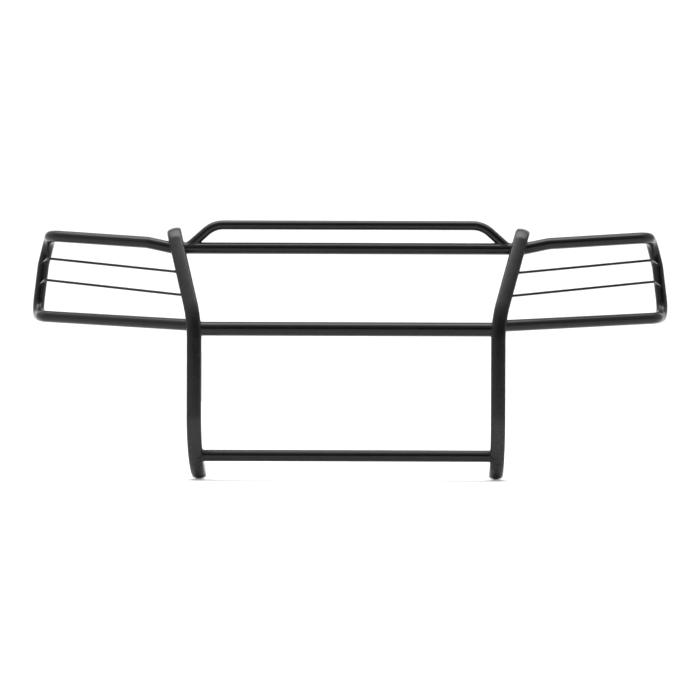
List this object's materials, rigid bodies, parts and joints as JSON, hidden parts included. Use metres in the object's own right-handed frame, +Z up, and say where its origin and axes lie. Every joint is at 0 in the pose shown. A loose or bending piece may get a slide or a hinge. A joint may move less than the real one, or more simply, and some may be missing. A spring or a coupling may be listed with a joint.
{
  "type": "vehicle front grille guard",
  "caption": "Tubular front grille guard with channel uprights, crossbars, a top hoop and wrap-around headlight brush loops crossed by thin rods.",
  "frame": {"origin": "on the guard's centre plane, at the middle of its depth, level with the lowest point of the uprights' bottom curls", "axes": "+X to the right seen from in front, +Y back towards the truck, +Z up"},
  "size_m": [1.7878, 0.3378, 0.7023],
  "materials": {
    "upright_coat": "gloss black powder coat on pressed steel",
    "tube_coat": "gloss black powder coat on bent steel tube",
    "rod_coat": "gloss black powder coat on steel rod",
    "plate_coat": "black powder coat on flat steel plate",
    "nut_zinc": "zinc plated"
  },
  "bodies": {
    "root": {"upright_left": "upright_coat", "upright_right": "upright_coat", "top_crossbar": "tube_coat", "middle_crossbar": "tube_coat", "lower_crossbar": "tube_coat", "top_hoop": "tube_coat", "brush_loop_left": "tube_coat", "brush_loop_right": "tube_coat", "upper_rod_left": "rod_coat", "upper_rod_right": "rod_coat", "lower_rod_left": "rod_coat", "lower_rod_right": "rod_coat", "mount_plate_left": "plate_coat", "mount_plate_right": "plate_coat", "weld_nuts_left": "nut_zinc", "weld_nuts_right": "nut_zinc"}
  },
  "joints": []
}
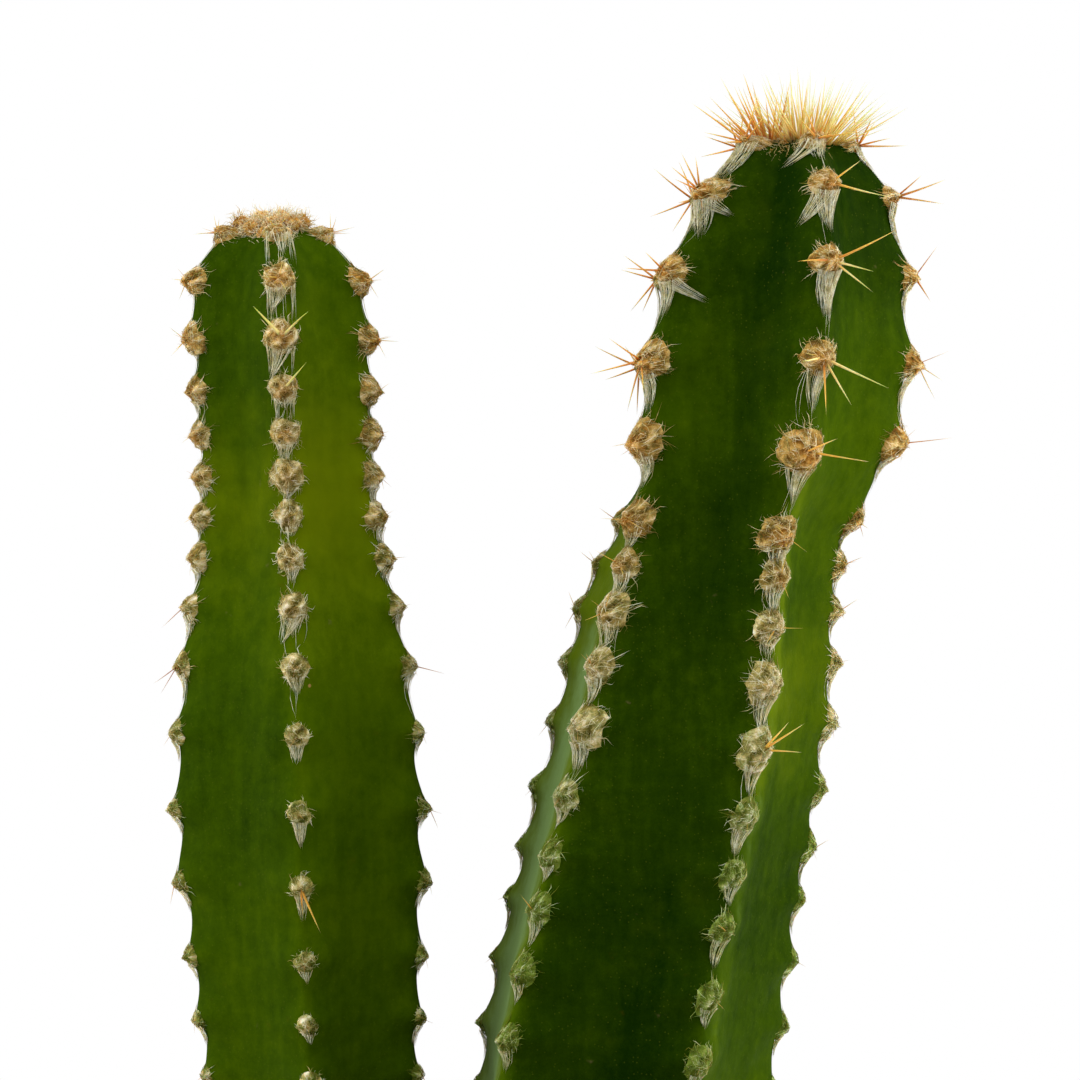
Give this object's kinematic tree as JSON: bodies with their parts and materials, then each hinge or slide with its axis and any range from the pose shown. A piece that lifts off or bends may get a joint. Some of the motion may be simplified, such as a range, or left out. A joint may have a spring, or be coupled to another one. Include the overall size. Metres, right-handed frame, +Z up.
^^^^^^^^
**Work instructions**.
Nothing should be left out: repeat all of the data exactly.

**Exercise output**.
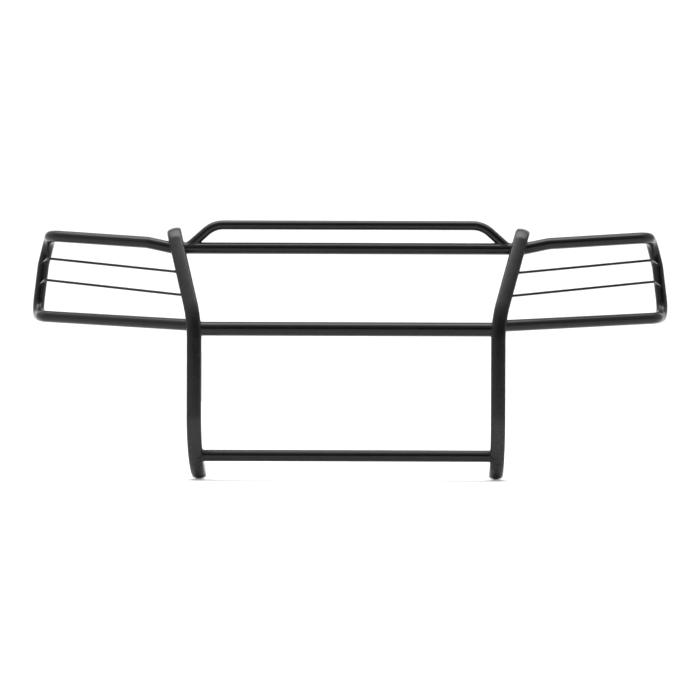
List this object's materials, rigid bodies, parts and joints as JSON, hidden parts included. Use metres in the object's own right-handed frame, +Z up, and say where its origin and axes lie. Every joint is at 0 in the pose shown. A loose or bending piece may get a slide or a hinge. A joint may move less than the real one, or more simply, and some may be missing. A spring or a coupling may be listed with a joint.
{
  "type": "vehicle front grille guard",
  "caption": "Tubular front grille guard with channel uprights, crossbars, a top hoop and wrap-around headlight brush loops crossed by thin rods.",
  "frame": {"origin": "on the guard's centre plane, at the middle of its depth, level with the lowest point of the uprights' bottom curls", "axes": "+X to the right seen from in front, +Y back towards the truck, +Z up"},
  "size_m": [1.7878, 0.3378, 0.7023],
  "materials": {
    "upright_coat": "gloss black powder coat on pressed steel",
    "tube_coat": "gloss black powder coat on bent steel tube",
    "rod_coat": "gloss black powder coat on steel rod",
    "plate_coat": "black powder coat on flat steel plate",
    "nut_zinc": "zinc plated"
  },
  "bodies": {
    "root": {"upright_left": "upright_coat", "upright_right": "upright_coat", "top_crossbar": "tube_coat", "middle_crossbar": "tube_coat", "lower_crossbar": "tube_coat", "top_hoop": "tube_coat", "brush_loop_left": "tube_coat", "brush_loop_right": "tube_coat", "upper_rod_left": "rod_coat", "upper_rod_right": "rod_coat", "lower_rod_left": "rod_coat", "lower_rod_right": "rod_coat", "mount_plate_left": "plate_coat", "mount_plate_right": "plate_coat", "weld_nuts_left": "nut_zinc", "weld_nuts_right": "nut_zinc"}
  },
  "joints": []
}
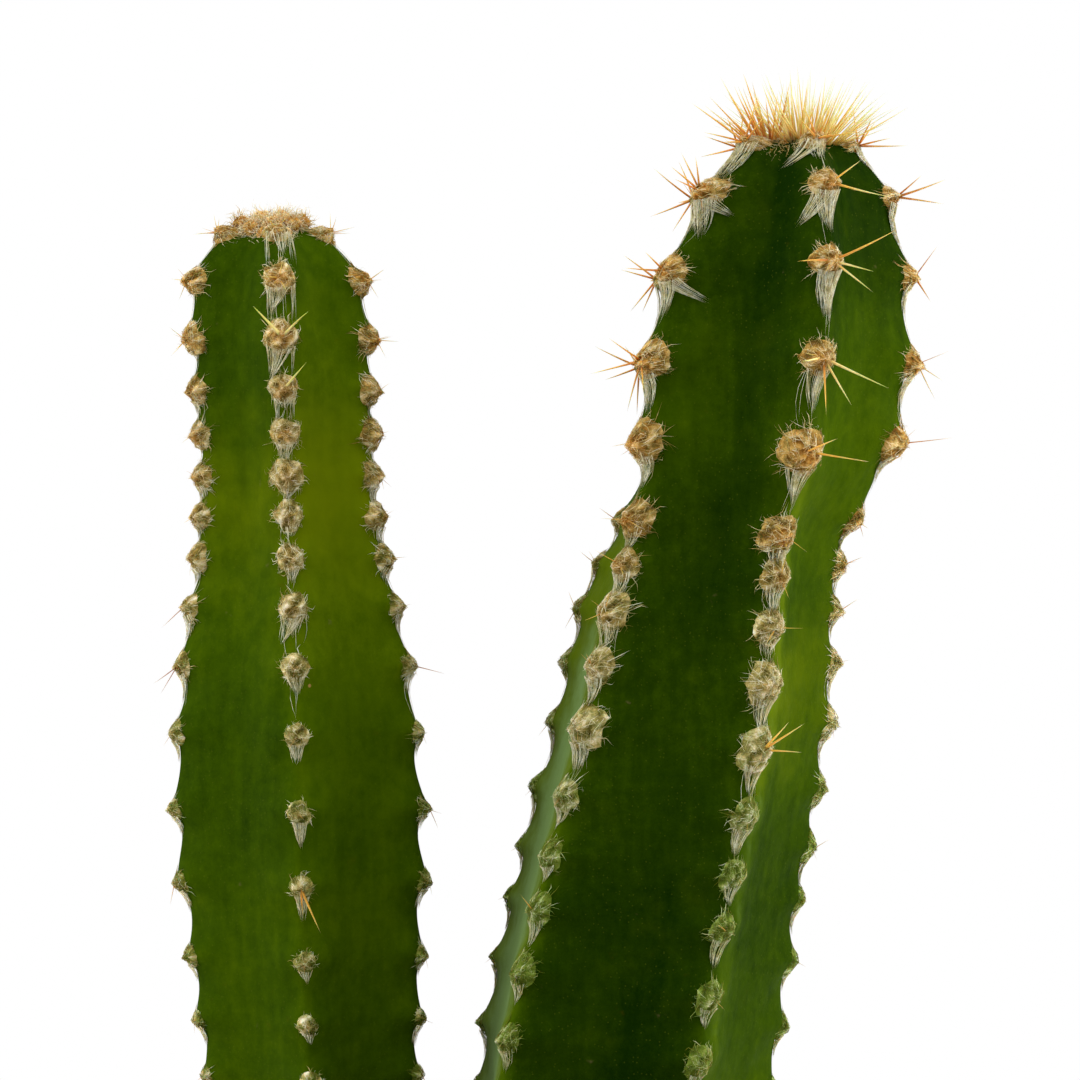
Give this object's kinematic tree as JSON: bodies with their parts and materials, then each hinge or slide with its axis and any range from the pose shown. A piece that lifts off or bends may get a joint. Some of the motion may be simplified, such as a range, or left out. A joint may have a spring, or be coupled to another one. Include the overall size. Metres, right-handed frame, +Z up.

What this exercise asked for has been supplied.